For the Sailors assigned to Comfort, time underway is an opportunity to refine their skill set to ensure they can meet whatever challenges come their way.
Through a series of classroom instruction and hands-on resuscitation training, Comfort piloted its first Advanced Cardiac Life Support (ACLS) course.
“This course gets people comfortable," said Cmdr. Chawn Brown, lead ACLS instructor aboard Comfort. "It teaches people to see a situation and act immediately through knowledge sharing and practice.”
According to the AHA, ACLS courses create a universal standard that develops a basic framework for medical practitioners, giving them the tools to more readily identify and respond to cardiac arrest emergencies, in and out of the hospital setting.
Cmdr. Jack Stansbury, a family nurse practitioner assigned to Comfort, enrolled in the course to maintain his proficiency in providing advanced cardiovascular care in emergency situations.
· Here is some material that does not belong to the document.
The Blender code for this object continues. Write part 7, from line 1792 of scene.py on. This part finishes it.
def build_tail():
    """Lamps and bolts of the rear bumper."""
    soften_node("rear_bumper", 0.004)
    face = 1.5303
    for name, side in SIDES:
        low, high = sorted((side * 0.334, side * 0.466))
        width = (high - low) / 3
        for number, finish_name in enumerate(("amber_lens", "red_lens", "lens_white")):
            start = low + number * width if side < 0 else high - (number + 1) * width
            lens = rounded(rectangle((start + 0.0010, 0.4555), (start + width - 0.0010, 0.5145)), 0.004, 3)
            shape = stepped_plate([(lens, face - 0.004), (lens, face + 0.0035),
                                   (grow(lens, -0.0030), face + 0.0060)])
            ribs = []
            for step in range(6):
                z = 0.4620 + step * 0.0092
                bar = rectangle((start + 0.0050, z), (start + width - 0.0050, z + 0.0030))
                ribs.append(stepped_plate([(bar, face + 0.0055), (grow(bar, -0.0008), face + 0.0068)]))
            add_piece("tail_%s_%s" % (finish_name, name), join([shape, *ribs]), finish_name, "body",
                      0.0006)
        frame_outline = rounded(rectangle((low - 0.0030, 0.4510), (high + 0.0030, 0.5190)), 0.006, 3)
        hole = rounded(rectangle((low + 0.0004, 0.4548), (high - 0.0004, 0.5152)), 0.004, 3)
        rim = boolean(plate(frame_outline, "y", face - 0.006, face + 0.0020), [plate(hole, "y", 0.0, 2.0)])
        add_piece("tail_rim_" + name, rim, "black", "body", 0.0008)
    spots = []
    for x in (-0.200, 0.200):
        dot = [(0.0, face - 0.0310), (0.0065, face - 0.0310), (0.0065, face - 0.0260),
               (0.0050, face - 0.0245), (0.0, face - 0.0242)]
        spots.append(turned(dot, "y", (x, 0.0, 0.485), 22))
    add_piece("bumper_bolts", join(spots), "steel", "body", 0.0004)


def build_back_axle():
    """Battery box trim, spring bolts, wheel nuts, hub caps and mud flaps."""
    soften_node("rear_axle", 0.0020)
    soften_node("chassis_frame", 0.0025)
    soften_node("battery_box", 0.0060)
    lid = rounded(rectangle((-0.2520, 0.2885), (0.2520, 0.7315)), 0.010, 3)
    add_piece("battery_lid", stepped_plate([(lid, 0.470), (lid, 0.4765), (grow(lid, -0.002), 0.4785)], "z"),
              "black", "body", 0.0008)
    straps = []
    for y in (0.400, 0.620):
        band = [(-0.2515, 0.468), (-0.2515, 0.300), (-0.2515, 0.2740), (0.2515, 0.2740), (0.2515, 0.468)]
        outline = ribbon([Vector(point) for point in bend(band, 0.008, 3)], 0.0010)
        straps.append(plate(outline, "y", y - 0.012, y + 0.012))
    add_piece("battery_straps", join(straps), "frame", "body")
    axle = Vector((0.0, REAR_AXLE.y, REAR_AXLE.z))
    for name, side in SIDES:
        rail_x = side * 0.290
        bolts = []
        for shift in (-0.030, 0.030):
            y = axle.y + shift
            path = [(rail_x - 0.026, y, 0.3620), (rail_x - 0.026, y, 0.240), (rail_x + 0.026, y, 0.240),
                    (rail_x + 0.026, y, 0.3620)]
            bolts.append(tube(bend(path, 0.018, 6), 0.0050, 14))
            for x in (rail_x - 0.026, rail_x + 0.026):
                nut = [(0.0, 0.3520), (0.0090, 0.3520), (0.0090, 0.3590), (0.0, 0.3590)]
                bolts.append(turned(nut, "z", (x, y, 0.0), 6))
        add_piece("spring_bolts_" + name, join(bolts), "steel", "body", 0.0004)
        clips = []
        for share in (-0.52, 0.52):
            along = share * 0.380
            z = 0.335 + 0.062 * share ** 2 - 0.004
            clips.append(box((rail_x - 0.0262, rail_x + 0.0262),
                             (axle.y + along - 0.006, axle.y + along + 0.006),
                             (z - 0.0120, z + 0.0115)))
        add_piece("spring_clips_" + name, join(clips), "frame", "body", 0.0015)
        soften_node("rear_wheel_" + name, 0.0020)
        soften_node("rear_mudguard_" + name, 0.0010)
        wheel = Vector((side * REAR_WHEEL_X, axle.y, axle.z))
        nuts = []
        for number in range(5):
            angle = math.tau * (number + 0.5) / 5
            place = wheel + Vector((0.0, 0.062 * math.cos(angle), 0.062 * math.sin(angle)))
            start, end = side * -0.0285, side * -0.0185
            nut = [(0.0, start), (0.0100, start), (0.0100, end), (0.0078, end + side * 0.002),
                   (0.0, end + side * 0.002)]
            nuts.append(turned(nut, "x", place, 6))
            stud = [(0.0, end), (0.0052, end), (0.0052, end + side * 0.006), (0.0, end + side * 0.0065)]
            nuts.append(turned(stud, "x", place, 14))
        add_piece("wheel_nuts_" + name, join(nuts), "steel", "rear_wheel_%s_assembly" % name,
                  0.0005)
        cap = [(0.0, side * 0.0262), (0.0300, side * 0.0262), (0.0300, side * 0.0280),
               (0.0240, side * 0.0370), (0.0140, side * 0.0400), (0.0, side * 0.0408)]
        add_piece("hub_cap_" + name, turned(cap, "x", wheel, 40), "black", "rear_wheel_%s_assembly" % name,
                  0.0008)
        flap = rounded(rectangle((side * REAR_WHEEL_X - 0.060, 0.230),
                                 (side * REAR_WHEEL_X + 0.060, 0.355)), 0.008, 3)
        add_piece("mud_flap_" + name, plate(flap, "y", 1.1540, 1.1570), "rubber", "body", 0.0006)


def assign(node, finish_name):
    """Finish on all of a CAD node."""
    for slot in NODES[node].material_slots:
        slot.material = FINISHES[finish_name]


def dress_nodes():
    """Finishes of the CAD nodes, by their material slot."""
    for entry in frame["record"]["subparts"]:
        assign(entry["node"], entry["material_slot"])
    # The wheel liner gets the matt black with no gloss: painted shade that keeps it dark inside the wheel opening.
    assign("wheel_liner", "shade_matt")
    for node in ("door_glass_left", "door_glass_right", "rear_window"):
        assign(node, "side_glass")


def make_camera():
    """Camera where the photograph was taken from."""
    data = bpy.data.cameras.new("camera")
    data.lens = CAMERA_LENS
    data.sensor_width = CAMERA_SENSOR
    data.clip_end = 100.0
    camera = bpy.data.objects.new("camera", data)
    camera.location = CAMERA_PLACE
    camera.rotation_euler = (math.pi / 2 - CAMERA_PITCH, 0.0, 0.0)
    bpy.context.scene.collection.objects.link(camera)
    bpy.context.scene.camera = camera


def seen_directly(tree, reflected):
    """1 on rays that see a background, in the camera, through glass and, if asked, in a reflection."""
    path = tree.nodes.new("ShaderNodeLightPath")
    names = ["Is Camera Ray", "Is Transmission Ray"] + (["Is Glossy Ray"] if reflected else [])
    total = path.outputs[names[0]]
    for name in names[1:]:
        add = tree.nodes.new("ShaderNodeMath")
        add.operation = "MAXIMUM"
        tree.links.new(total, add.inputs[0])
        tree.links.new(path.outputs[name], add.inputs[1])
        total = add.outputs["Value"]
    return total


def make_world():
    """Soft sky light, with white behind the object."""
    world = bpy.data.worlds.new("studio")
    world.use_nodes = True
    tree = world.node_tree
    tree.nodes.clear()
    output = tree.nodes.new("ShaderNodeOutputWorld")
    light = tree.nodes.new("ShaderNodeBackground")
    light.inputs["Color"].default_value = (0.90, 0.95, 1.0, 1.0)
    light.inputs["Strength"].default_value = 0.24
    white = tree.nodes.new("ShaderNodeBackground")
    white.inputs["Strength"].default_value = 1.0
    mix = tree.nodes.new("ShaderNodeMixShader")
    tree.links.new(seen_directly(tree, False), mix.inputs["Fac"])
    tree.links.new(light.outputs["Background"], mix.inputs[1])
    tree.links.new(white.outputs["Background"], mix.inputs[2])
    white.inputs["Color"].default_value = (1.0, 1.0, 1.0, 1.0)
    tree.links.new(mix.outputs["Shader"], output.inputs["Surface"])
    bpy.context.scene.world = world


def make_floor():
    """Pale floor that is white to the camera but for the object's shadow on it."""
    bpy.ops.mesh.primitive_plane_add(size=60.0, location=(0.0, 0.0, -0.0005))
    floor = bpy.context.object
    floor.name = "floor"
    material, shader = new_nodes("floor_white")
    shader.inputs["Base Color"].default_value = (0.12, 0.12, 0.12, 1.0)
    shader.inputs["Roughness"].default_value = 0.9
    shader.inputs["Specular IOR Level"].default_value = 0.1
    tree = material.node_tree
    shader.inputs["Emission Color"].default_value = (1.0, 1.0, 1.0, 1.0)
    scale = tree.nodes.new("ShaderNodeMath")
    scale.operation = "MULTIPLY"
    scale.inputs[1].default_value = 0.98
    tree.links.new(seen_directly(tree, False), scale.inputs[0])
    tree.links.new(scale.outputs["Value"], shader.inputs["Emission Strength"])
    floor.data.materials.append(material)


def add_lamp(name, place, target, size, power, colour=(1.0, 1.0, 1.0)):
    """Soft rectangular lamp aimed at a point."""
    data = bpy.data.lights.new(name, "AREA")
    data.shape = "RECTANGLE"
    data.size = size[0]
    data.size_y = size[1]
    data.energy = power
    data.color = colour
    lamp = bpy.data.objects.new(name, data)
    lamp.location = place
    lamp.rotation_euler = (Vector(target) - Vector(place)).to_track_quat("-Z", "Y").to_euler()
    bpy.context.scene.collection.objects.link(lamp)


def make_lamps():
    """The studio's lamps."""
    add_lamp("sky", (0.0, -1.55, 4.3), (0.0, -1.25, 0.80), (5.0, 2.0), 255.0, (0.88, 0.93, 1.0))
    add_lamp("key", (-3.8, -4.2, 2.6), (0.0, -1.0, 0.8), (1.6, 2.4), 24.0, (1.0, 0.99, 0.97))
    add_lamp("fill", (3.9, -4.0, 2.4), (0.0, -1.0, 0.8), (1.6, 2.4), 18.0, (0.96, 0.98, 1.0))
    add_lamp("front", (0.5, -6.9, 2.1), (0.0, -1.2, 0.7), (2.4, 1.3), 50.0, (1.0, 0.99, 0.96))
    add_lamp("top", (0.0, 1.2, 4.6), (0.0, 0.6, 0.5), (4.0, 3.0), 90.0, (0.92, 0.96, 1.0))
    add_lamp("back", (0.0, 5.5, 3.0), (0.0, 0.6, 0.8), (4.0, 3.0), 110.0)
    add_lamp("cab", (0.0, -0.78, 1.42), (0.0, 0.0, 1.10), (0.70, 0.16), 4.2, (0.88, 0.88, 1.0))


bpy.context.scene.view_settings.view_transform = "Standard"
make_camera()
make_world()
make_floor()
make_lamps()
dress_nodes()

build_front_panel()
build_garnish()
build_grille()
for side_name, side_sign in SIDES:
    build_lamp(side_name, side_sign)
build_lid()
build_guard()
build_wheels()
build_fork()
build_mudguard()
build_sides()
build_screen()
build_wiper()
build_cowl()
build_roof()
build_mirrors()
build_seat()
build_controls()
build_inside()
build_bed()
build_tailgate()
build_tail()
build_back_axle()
“This is my 16th time taking this course, but my first time while on board Comfort,” said Stansbury. “While underway, we have fewer resources than the traditional hospital setting; this creates a more real-world setting where you may have to make do with less.”
Comfort’s underway ACLS course benefits health care providers who otherwise would have to take the course back at home, instead of treating patients.
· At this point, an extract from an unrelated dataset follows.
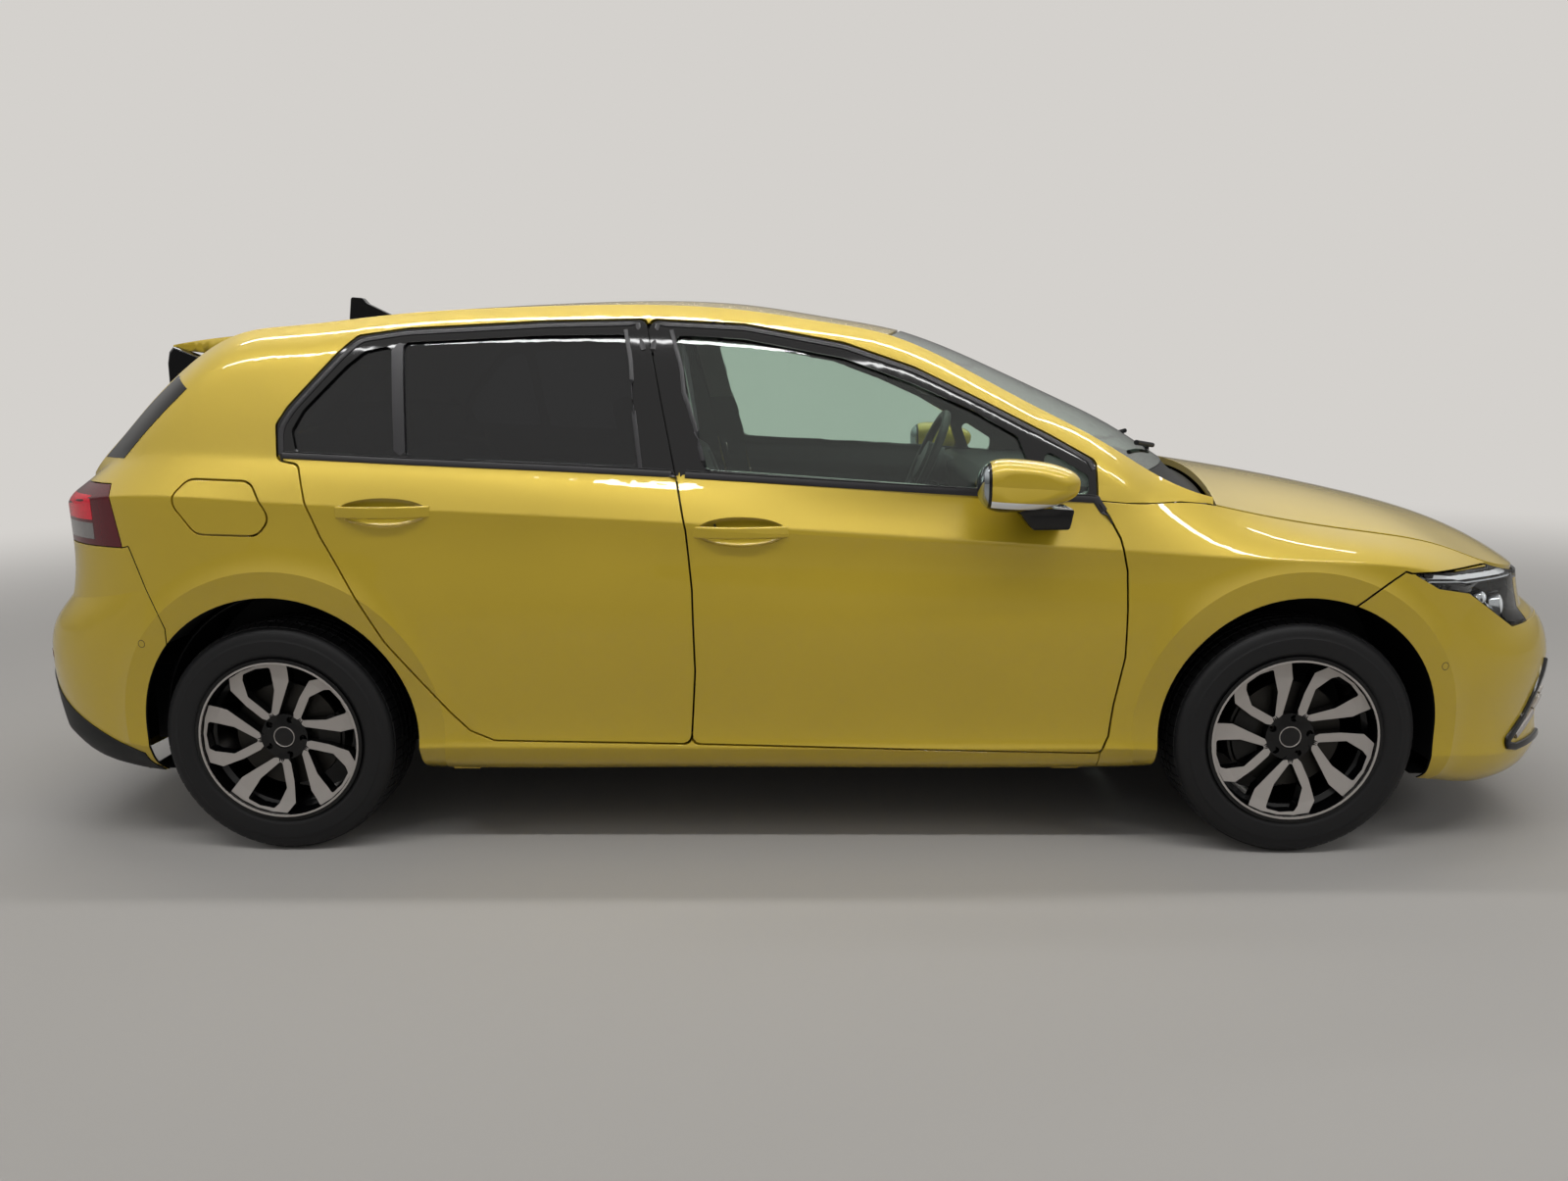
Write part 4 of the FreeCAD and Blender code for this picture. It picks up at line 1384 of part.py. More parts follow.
bench = [side_block(side_points(REAR_CUSHION_SHARES), CORNER, -REAR_SEAT_HALF, REAR_SEAT_HALF),
         side_block(side_points(REAR_BACK_SHARES), CORNER, -REAR_SEAT_HALF, REAR_SEAT_HALF)]
for middle in (-REAR_SEAT_HALF * 0.6, 0, REAR_SEAT_HALF * 0.6):
    bench.append(side_block(side_points(REAR_HEADREST_SHARES), CORNER, middle - HEADREST_HALF,
                            middle + HEADREST_HALF))
    bench.append(tube(Vector(along(0.052), middle, up(0.70)), Vector(along(0.048), middle, up(0.74)), SKIN))
below_boot = box(TAIL_X, HEEL_X, -SIDE_REACH, SIDE_REACH, 0, BOOT_FLOOR_Z + FIT_CLEARANCE)
save("rear_seat", join(bench).cut(below_boot))

# Roof aerial fin
FIN_SHARES = ((0.045, 0.95), (0.03, 0.985), (0.0, 1.012), (-0.02, 1.024), (-0.065, 1.026), (-0.085, 0.95))
FIN_HALF = 14.0
fin = side_block(side_points(FIN_SHARES), SKIN, -FIN_HALF, FIN_HALF)
roof_guard = top_wall(ROOF_FRONT_X, ROOF_REAR_X, 30, 1, ROOF_DEPTH * 2)
roof_guard = roof_guard.translated(Vector(0, 0, FIT_CLEARANCE))
save("roof_aerial", max(fin.cut(roof_guard).Solids, key=lambda s: s.BoundBox.ZMax))
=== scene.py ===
import bpy
import bmesh
import json
import math
import numpy as np
from mathutils import Matrix, Vector
from mathutils.bvhtree import BVHTree


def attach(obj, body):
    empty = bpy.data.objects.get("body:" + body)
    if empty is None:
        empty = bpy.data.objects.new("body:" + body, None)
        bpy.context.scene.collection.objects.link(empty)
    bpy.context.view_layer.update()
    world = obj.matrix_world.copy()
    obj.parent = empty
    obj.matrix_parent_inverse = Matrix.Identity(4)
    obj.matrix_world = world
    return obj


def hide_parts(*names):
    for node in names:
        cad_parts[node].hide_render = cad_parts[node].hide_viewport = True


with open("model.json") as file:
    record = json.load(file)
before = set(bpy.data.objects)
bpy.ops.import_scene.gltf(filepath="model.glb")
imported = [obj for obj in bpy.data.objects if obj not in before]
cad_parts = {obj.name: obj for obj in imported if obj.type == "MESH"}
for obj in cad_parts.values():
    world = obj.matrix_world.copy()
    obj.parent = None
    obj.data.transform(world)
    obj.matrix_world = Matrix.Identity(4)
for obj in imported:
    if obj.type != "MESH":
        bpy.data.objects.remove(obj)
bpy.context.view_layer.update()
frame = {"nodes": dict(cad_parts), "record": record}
nodes = frame["nodes"]


# Studio and camera. A pale floor and three soft lamps over a five-door hatchback.
# The camera stands at the right side, a little ahead of the middle and above the belt.
def linear(code):
    """An sRGB hex colour as linear RGBA."""
    parts = [int(code[place:place + 2], 16) / 255 for place in (1, 3, 5)]
    return tuple(c / 12.92 if c <= 0.04045 else ((c + 0.055) / 1.055) ** 2.4 for c in parts) + (1.0,)


def add(tree, kind, inputs=None, **settings):
    """Adds a node, sets its properties, and links or sets its inputs."""
    node = tree.nodes.new(kind)
    for name, value in settings.items():
        setattr(node, name, value)
    for name, value in (inputs or {}).items():
        if isinstance(value, bpy.types.NodeSocket):
            tree.links.new(value, node.inputs[name])
        else:
            node.inputs[name].default_value = value
    return node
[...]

“The underway course enables medical practitioners to do what they do best,” said Lt. Cmdr. Paul Roszko, assistant ACLS instructor aboard Comfort. “Provide quality patient care to those in need.”
Twelve medical professionals have successfully completed the course and earned their ACLS provider certification by the AHA and are ready to render aid — should the situation ever arise.
Comfort is on an 11-week medical support mission to Central and South America as part of U.S. Southern Command’s Enduring Promise initiative. Working with health and government partners in Ecuador, Peru, Colombia and Honduras, the embarked medical team will provide care on board and at land-based medical sites, helping to relieve pressure on national medical systems caused partly by an increase in cross-border migrants. The deployment reflects the United States’ enduring promise of friendship, partnership and solidarity with the Americas.